Should the application be filed in a single class or multiple classes?
Class strategy depends on current commercial use and near-term expansion. A single-class application is appropriate where the brand operates in one Nice Classification class with no extension plans; a multi-class application suits brands spanning related classes or planning expansion. Over-claiming increases Section 11 conflict exposure and non-use cancellation risk under Section 47; under-claiming exposes the brand to third-party adoption in adjacent classes.
What is the difference between "proposed to be used" and "used since" filing?
The basis reflects whether the mark is already in commercial use at application. A "proposed to be used" application secures priority from the application date forward. A "used since" application claims an earlier first-use date and can carry priority and goodwill from that date in subsequent infringement, opposition, and passing-off proceedings, provided use evidence supports the claim. The basis is set against use evidence at intake.
How long does the Indian trademark registration process take?
Timelines vary with examination workload at the Trade Marks Registry, the nature and number of objections, hearing scheduling, the four-month Section 21(1) opposition window, and any opposition proceedings. The service ends at registration certificate issue; the ten-year renewal cycle under Section 25 is then tracked under Trademark Prosecution and Maintenance in India. The procedural arc is documented at intake so statutory windows are met.
What happens if a third party opposes the trademark application?

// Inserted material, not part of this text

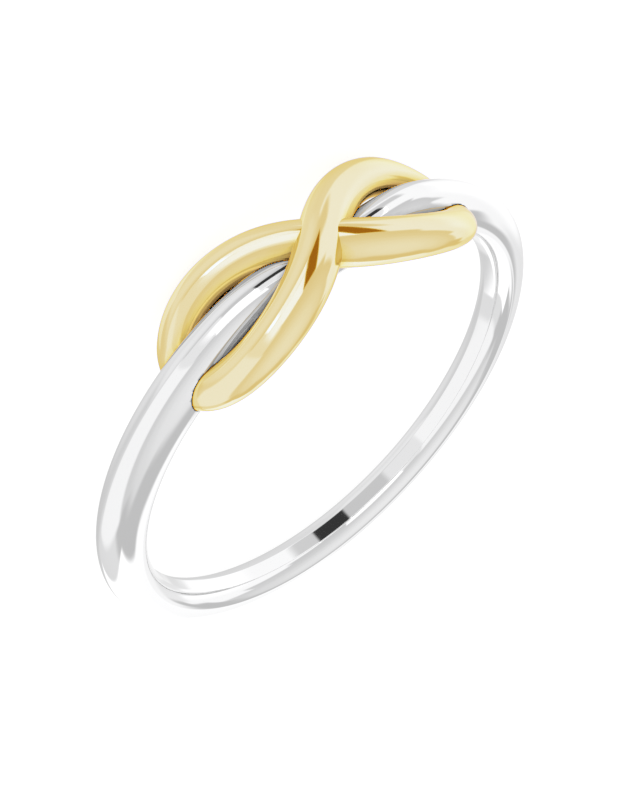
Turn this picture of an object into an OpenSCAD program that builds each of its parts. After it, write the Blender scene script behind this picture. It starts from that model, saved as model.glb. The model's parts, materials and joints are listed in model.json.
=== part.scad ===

A notice of opposition under Section 21(1) of the Trade Marks Act, 1999 starts an inter partes proceeding. The applicant files a counter-statement within the prescribed period, followed by evidence in support of the application, evidence in support of the opposition, and evidence in reply, with hearings thereafter. Opposition defence is handled under Trademark Prosecution and Maintenance in India. Where opposition fails, registration proceeds under Section 23; otherwise appeal lies to the High Court.